To see this, assume by way of contradiction that \(F\left( \overline{x} ^{\prime }\right) \ge \frac{1}{2}+F\left( \underline{x}^{\prime }\right) \). Since \(F\left( \underline{x}\right) <F\left( \underline{x}^{\prime }\right) \) and \(F\left( \overline{x}\right) >F\left( \overline{x}^{\prime }\right) \), we then get \(F\left( \overline{x}\right) >\frac{1}{2}+F\left( \underline{x} \right) \). The latter, together with \(F\left( \overline{x}\right) \le \frac{ 1}{2}+\frac{1}{t}\left[ \left( t+1\right) F\left( \underline{x}\right) - \frac{1}{2}\right] \), implies \(F\left( \underline{x}\right) >1/2\); a contradiction.

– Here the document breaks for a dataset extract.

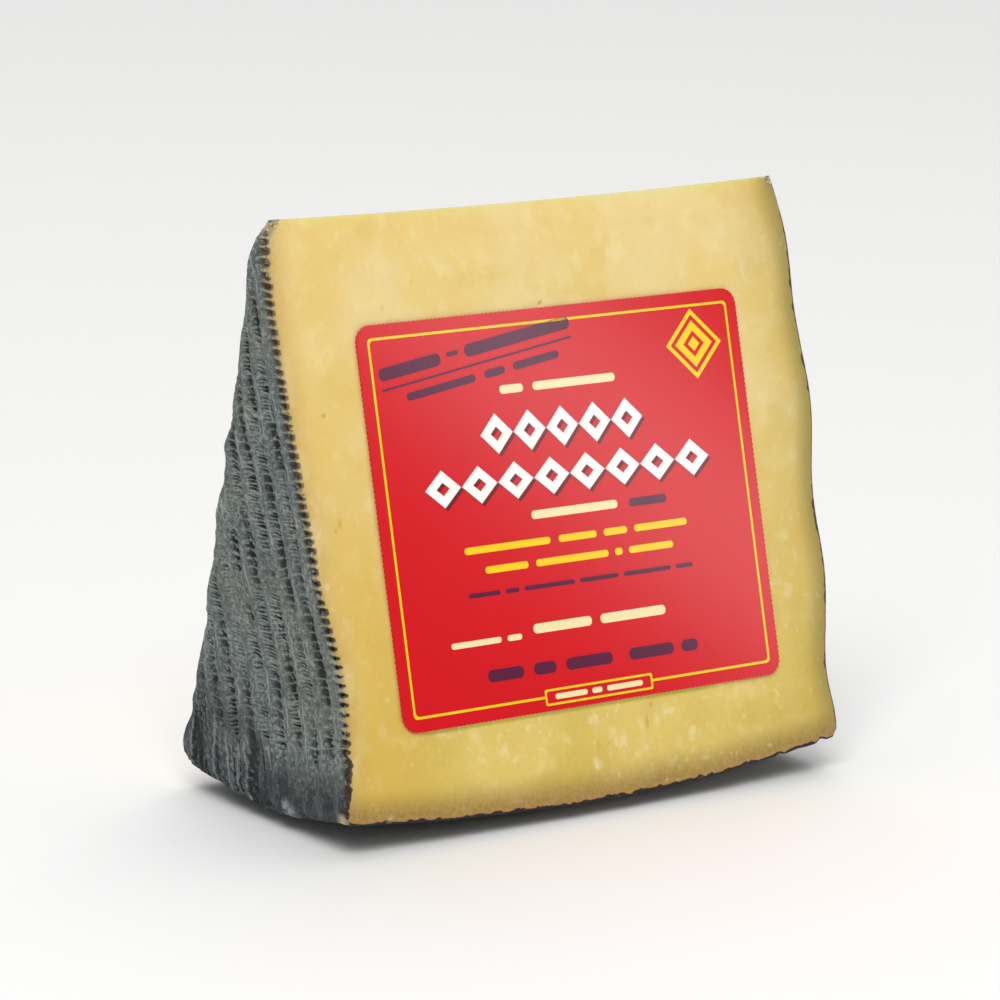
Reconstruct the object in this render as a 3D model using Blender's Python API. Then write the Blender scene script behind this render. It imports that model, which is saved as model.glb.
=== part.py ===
"""A wedge of aged manchego, a twelfth of a small wheel, with a paper label on its front cut.

The wedge stands on the wheel's curved side, its sharp edge up, and the wheel's axis runs along X.
The two knife cuts lean together to that top edge. Rind covers the other three sides: the two
ends, printed with the ribs of a press cloth, and the underside, printed by a plaited belt.
Metres, +Z up. The origin is on the floor, in the middle of the wedge's box.
"""

import math
from dataclasses import dataclass

import bmesh
import bpy
from mathutils import Vector

# The wheel, and the sector cut from it
WHEEL_RADIUS = 0.0790  # at the rims, where the ends meet the side
SECTOR_ANGLE = math.radians(29.7)
HEIGHT_AT_CENTRE = 0.0862  # from end to end, at the wheel's axis
HEIGHT_AT_RIM = 0.0828
SIDE_CROWN = 0.0025  # how far the side swells out midway between the rims
RIM_BEVEL = 0.0005  # taken off each rim, both along X and off the side
HEEL = 0.0012  # how far the underside hangs lower than round at the back cut
HEEL_CURVE = 1.5
FLAT_SPOT_DEPTH = 0.0006  # pressed off the underside where the wedge stands

# How the cuts are worn. Shares are of the way from the top edge down to the rim.
EDGE_SAG = 0.0003  # of the top edge, in its middle
EDGE_SAG_SHARE = 0.2  # where it has faded out
SHOULDER_WIDTH = 0.0065  # the front cut rolls back towards the right end and the underside
SHOULDER_DEPTH = 0.0011
SHOULDER_SHARE = 0.25  # where the roll beside the right end has grown to its full depth


@dataclass(frozen=True)
class End:
    """The form of one end, from the top edge down to the rim. Lengths are outward, along X."""

    reach: float  # beyond the wheel's mean height
    worn: float  # rubbed off beside the top edge
    wear_length: float
    swell: float  # in the upper part, at the back cut
    fade: float  # the share of the swell that is lost from the back cut to the front one
    turn: float  # the share at which the swell gives way to the hollow
    hollow: float  # at the front cut
    ripple: float


LEFT_END = End(
    reach=0.0,
    worn=0.0007,
    wear_length=0.0024,
    swell=0.0011,
    fade=0.1,
    turn=0.56,
    hollow=0.0016,
    ripple=0.0,
)
RIGHT_END = End(
    reach=0.0014,
    worn=0.0021,
    wear_length=0.0240,
    swell=0.0019,
    fade=0.45,
    turn=0.78,
    hollow=0.0004,
    ripple=0.0005,
)
SWELL_RISE = 0.7  # under 1, so that the swell is fullest near the top edge
HOLLOW_FADE = 0.65  # lost from the front cut to the back one
RIPPLE_LENGTH = 0.0240
RIPPLE_SHARE = 0.33  # where the ripple starts outward

# The print of the press cloth on the ends, whose ribs run parallel to the front cut
RIB_SAMPLES = (-0.00085, -0.00035, 0.0)  # pit, slope and crest, a column each
RIB_FADING_BAND = 0.0100  # along the rim, where the cloth only creased
RIB_FADED = 0.35

# The print of the plaited belt on the underside: strands that slant to and fro
PLAIT_BAND = 0.0140
STRAND_PITCH = 0.0046
STRAND_RELIEF = 0.0005

# The lattice that the wedge's surface is made on
ROWS = 34  # from the top edge down to a rim, and as many columns along the rim
SLICES = 48  # from the left end to the right one
ARC_SPREAD = 5  # how sharply the lattice's rows bend to the rim's arc near it
COPLANAR_ANGLE = math.radians(0.2)
SHARP_ANGLE = math.radians(60)

# The label
LABEL_WIDTH = 0.0638
LABEL_HEIGHT = 0.0535
LABEL_CORNER = 0.0023
LABEL_THICKNESS = 0.0003
LABEL_GAP = 0.0003
LABEL_OFFSET = 0.0005  # its middle, right of the wheel's mid height
LABEL_DOWN = 0.0415  # its middle, down the cut from the top edge
CORNER_STEPS = 6

PASTE_COLOUR = (0.78, 0.58, 0.24, 1.0)
RIND_COLOUR = (0.13, 0.14, 0.14, 1.0)
LABEL_COLOUR = (0.68, 0.02, 0.03, 1.0)
PASTE_ROUGHNESS = 0.45
RIND_ROUGHNESS = 0.75
LABEL_ROUGHNESS = 0.35
PASTE, RIND = 0, 1  # the wedge's material slots

HALF_ANGLE = SECTOR_ANGLE / 2
CUT_DEPTH = WHEEL_RADIUS * math.cos(HALF_ANGLE)  # of a rim's corner below the top edge
CUT_REACH = WHEEL_RADIUS * math.sin(HALF_ANGLE)  # of a rim's corner out from the middle
TOP = WHEEL_RADIUS + SIDE_CROWN - FLAT_SPOT_DEPTH  # where the planes of the two cuts meet


def clear_scene():
    for obj in list(bpy.data.objects):
        bpy.data.objects.remove(obj)


def material(name, colour, roughness):
    """A non-metallic Principled material."""
    made = bpy.data.materials.new(name)
    made.use_nodes = True
    shader = made.node_tree.nodes["Principled BSDF"]
    shader.inputs["Base Color"].default_value = colour
    shader.inputs["Roughness"].default_value = roughness
    shader.inputs["Metallic"].default_value = 0.0
    return made


def ease(value):
    """From 0 to 1 with level ends, held there beyond them."""
    value = min(1.0, max(0.0, value))
    return value * value * (3 - 2 * value)


def shoulder(distance):
    """How far the front cut rolls back at this distance from the edge it rolls towards."""
    return SHOULDER_DEPTH * max(0.0, 1 - distance / SHOULDER_WIDTH) ** 2


def rib_relief(row, column):
    """The press cloth's print: one rib every few columns, faint beside the rim."""
    from_rim = (1 - row / ROWS) * WHEEL_RADIUS
    strength = RIB_FADED + (1 - RIB_FADED) * ease(from_rim / RIB_FADING_BAND)
    return strength * RIB_SAMPLES[column % len(RIB_SAMPLES)]


def end_distance(end, row, column):
    """From the wheel's mid height to an end, along X. Columns count from the front cut."""
    share = row / ROWS
    behind = column / row if row else 0.0
    distance = (HEIGHT_AT_CENTRE + (HEIGHT_AT_RIM - HEIGHT_AT_CENTRE) * share) / 2 + end.reach
    distance -= end.worn * (1 - ease(share * WHEEL_RADIUS / end.wear_length))
    swell = end.swell * math.sin(math.pi * min(1.0, share / end.turn) ** SWELL_RISE)
    distance += swell * (1 - end.fade * (1 - behind))
    hollow = end.hollow * math.sin(math.pi * ease((share - end.turn) / (1 - end.turn)))
    distance -= hollow * (1 - HOLLOW_FADE * behind)
    distance += end.ripple * math.sin(math.tau * (share - RIPPLE_SHARE) * WHEEL_RADIUS / RIPPLE_LENGTH)
    if row == ROWS:
        distance -= RIM_BEVEL
    return distance + rib_relief(row, column)


def plait_relief(x, y):
    """The plaited belt's print: strands across each band, with the next band's turned back."""
    within = abs((x / PLAIT_BAND) % 2 - 1) * PLAIT_BAND
    phase = (within + y) / (STRAND_PITCH * math.sqrt(2))
    return STRAND_RELIEF * (abs(math.sin(math.pi * phase)) - 1)


def place(row, column, slice_):
    """The point of the wedge's surface at this place of the lattice."""
    share = row / ROWS
    across = 2 * column / row - 1 if row else 0.0
    left = -end_distance(LEFT_END, row, column)
    right = end_distance(RIGHT_END, row, column)
    x = left + (right - left) * slice_ / SLICES
    y = across * share * CUT_REACH
    along = 1 - (2 * x / HEIGHT_AT_RIM) ** 2
    sag = EDGE_SAG * max(0.0, along) * (1 - ease(share / EDGE_SAG_SHARE))

    chord = math.hypot(CUT_DEPTH, across * CUT_REACH)
    side = WHEEL_RADIUS + SIDE_CROWN * along + HEEL * max(0.0, across) ** HEEL_CURVE
    if row == ROWS:
        side += plait_relief(x, y)
        side -= RIM_BEVEL if slice_ in (0, SLICES) else 0.0
    stretch = 1 + (side / chord - 1) * share**ARC_SPREAD

    rolled = shoulder(right - x) * ease(share / SHOULDER_SHARE) + shoulder((1 - share) * WHEEL_RADIUS)
    height = TOP - sag - share * CUT_DEPTH * stretch
    return Vector((x, y * stretch + rolled * max(0.0, -across), max(0.0, height)))


def on_surface(row, column, slice_):
    return slice_ in (0, SLICES) or column in (0, row) or row == ROWS


def wedge_mesh():
    """A three-sided prism on a lattice whose every point is set by place()."""
    mesh = bmesh.new()
    points = {
        (row, column, slice_): mesh.verts.new(place(row, column, slice_))
        for row in range(ROWS + 1)
        for column in range(row + 1)
        for slice_ in range(SLICES + 1)
        if on_surface(row, column, slice_)
    }

    def face(slot, *keys):
        mesh.faces.new([points[key] for key in keys]).material_index = slot

    def strip(slot, first, second):
        """A strip of faces from end to end, between two (row, column) lines."""
        for step in range(SLICES):
            face(slot, (*first, step), (*second, step), (*second, step + 1), (*first, step + 1))

    for row in range(ROWS):
        strip(PASTE, (row, 0), (row + 1, 0))
        strip(PASTE, (row, row), (row + 1, row + 1))
        strip(RIND, (ROWS, row), (ROWS, row + 1))
        for end in (0, SLICES):
            for column in range(row + 1):
                face(RIND, (row, column, end), (row + 1, column, end), (row + 1, column + 1, end))
            for column in range(row):
                face(RIND, (row, column, end), (row + 1, column + 1, end), (row, column + 1, end))
    return mesh


def add_object(name, mesh, *materials):
    """An object of this name from a bmesh, which is used up."""
    data = bpy.data.meshes.new(name)
    mesh.to_mesh(data)
    mesh.free()
    for used in materials:
        data.materials.append(used)
    made = bpy.data.objects.new(name, data)
    bpy.context.collection.objects.link(made)
    return made


def add_wedge(paste, rind):
    mesh = wedge_mesh()
    bmesh.ops.recalc_face_normals(mesh, faces=mesh.faces)
    bmesh.ops.dissolve_limit(
        mesh, angle_limit=COPLANAR_ANGLE, verts=mesh.verts, edges=mesh.edges, delimit={"MATERIAL"}
    )
    bmesh.ops.triangulate(mesh, faces=mesh.faces)
    wedge = add_object("cheese_wedge", mesh, paste, rind)
    wedge.data.shade_smooth()
    wedge.data.set_sharp_from_angle(angle=SHARP_ANGLE)
    return wedge


def rounded_rectangle(width, height, corner):
    """Its outline in the XY plane, anticlockwise from the right side's upper end."""
    outline = []
    for quarter, (side, end) in enumerate(((1, 1), (-1, 1), (-1, -1), (1, -1))):
        for step in range(CORNER_STEPS + 1):
            angle = math.pi / 2 * (quarter + step / CORNER_STEPS)
            x = side * (width / 2 - corner) + corner * math.cos(angle)
            y = end * (height / 2 - corner) + corner * math.sin(angle)
            outline.append((x, y))
    return outline


def add_label(paper):
    """The label: a stiff sheet held just clear of the front cut, and parallel to it."""
    mesh = bmesh.new()
    outline = rounded_rectangle(LABEL_WIDTH, LABEL_HEIGHT, LABEL_CORNER)
    sheet = mesh.faces.new([mesh.verts.new((x, y, 0.0)) for x, y in outline])
    thickened = bmesh.ops.extrude_face_region(mesh, geom=[sheet])["geom"]
    raised = [item for item in thickened if isinstance(item, bmesh.types.BMVert)]
    bmesh.ops.translate(mesh, verts=raised, vec=(0.0, 0.0, LABEL_THICKNESS))
    bmesh.ops.recalc_face_normals(mesh, faces=mesh.faces)
    label = add_object("label", mesh, paper)
    down = Vector((0.0, -math.sin(HALF_ANGLE), -math.cos(HALF_ANGLE)))
    outward = Vector((0.0, -math.cos(HALF_ANGLE), math.sin(HALF_ANGLE)))
    label.location = Vector((LABEL_OFFSET, 0.0, TOP)) + down * LABEL_DOWN + outward * LABEL_GAP
    label.rotation_euler = (math.pi / 2 - HALF_ANGLE, 0.0, 0.0)
    return label


def centre(wedge, label):
    """Move both so that the wedge's box is centred over the origin."""
    points = [vertex.co for vertex in wedge.data.vertices]
    for axis in (0, 1):
        middle = (min(p[axis] for p in points) + max(p[axis] for p in points)) / 2
        wedge.location[axis] -= middle
        label.location[axis] -= middle


def main():
    clear_scene()
    paste = material("paste", PASTE_COLOUR, PASTE_ROUGHNESS)
    rind = material("rind", RIND_COLOUR, RIND_ROUGHNESS)
    paper = material("label_paper", LABEL_COLOUR, LABEL_ROUGHNESS)
    centre(add_wedge(paste, rind), add_label(paper))


main()
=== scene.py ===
"""The looks of a wedge of aged manchego: cut paste, cloth-printed rind and a paper label.

The wedge is built round one line, the wheel's axis, where its two knife cuts meet at the top.
A place on its surface is given by three numbers: the share of the way from that top edge down to
the rim, how far behind the front cut it is (a share too, or a length), and x along the axis.
All lengths are metres.
"""

import functools
import math

import bmesh
import bpy
import numpy as np
from mathutils import Matrix, Vector


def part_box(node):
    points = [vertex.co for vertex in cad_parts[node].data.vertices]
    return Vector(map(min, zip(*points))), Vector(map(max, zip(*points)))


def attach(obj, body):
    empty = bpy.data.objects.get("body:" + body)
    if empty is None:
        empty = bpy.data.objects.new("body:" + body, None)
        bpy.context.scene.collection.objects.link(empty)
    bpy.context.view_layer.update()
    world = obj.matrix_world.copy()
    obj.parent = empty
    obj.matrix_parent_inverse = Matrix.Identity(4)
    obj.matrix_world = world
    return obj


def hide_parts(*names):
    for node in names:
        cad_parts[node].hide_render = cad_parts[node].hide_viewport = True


MM = 0.001

# The wheel and the sector cut from it
WHEEL_RADIUS = 79 * MM
HALF_ANGLE = math.radians(29.7) / 2
HEIGHT_AT_CENTRE = 86.2 * MM
HEIGHT_AT_RIM = 82.8 * MM
SIDE_CROWN = 2.5 * MM  # how much the wheel's side bulges midway between its ends
RIM_BEVEL = 0.5 * MM
RIM_BEVEL_WIDTH = 1.2 * MM
CRISP = 0.7  # how much less of that the left end has at the front cut
BACK_WEAR = 1 * MM  # of the ends, along the back cut
BACK_WEAR_REACH = 3.5 * MM
CORNER_WEAR = 0.7 * MM  # and where that meets the rim
CORNER_REACH = 2.8 * MM
HEEL = 1.2 * MM  # how much further out the rim is at the back cut
HEEL_CURVE = 1.5
EDGE_SAG = 0.5 * MM  # of the top edge, midway
EDGE_SAG_SHARE = 0.2
SHOULDER_WIDTH = 6.5 * MM
SHOULDER_DEPTH = 1.1 * MM  # how far the front cut rolls back at its right end and at the rim
SHOULDER_SHARE = 0.25
SWELL_RISE = 0.7
HOLLOW_FADE = 0.65  # how much less hollow the ends are at the back cut
RIPPLE_LENGTH = 24 * MM
RIPPLE_SHARE = 0.33
ARC_SPREAD = 5  # the higher, the nearer to the rim its curve is felt
CUT_DEPTH = WHEEL_RADIUS * math.cos(HALF_ANGLE)
CUT_REACH = WHEEL_RADIUS * math.sin(HALF_ANGLE)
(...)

This is illustrated for some \(\left( s,t\right) \)-rules in the examples presented in the paper and in the online appendix. More generally, this happens for example when: 1) \(s<t\le p\); 2) there is a 2-position equilibrium under the \(\left( s,t\right) \)-rule where \(s\le c_{L}=c_{R}<t\) under the \(\left( s,t\right) \)-rule; and 3) \(F\left( \overline{x}\right) < \frac{1}{2}+F\left( \underline{x}\right) \), \(F\left( \overline{x}\right) \ge 1-F\left( \underline{x}\right) \), \(F\left( \overline{x}\right) >\frac{1 }{2}+\frac{1}{t}\left[ \left( t+1\right) F\left( \underline{x}\right) -\frac{ 1}{2}\right] \) and \(\delta \le -u\left( \left| x_{L}-x_{M}\right| \right) \). In this case a potential candidate at \(x_{M}\) would want to enter against candidates at \(x_{L}\) and \(x_{R}\) when the election is held under the \(\left( t,t\right) \)-rule. As a result, a 2-position equilibrium would not exist under the \(\left( t,t\right) \)-rule.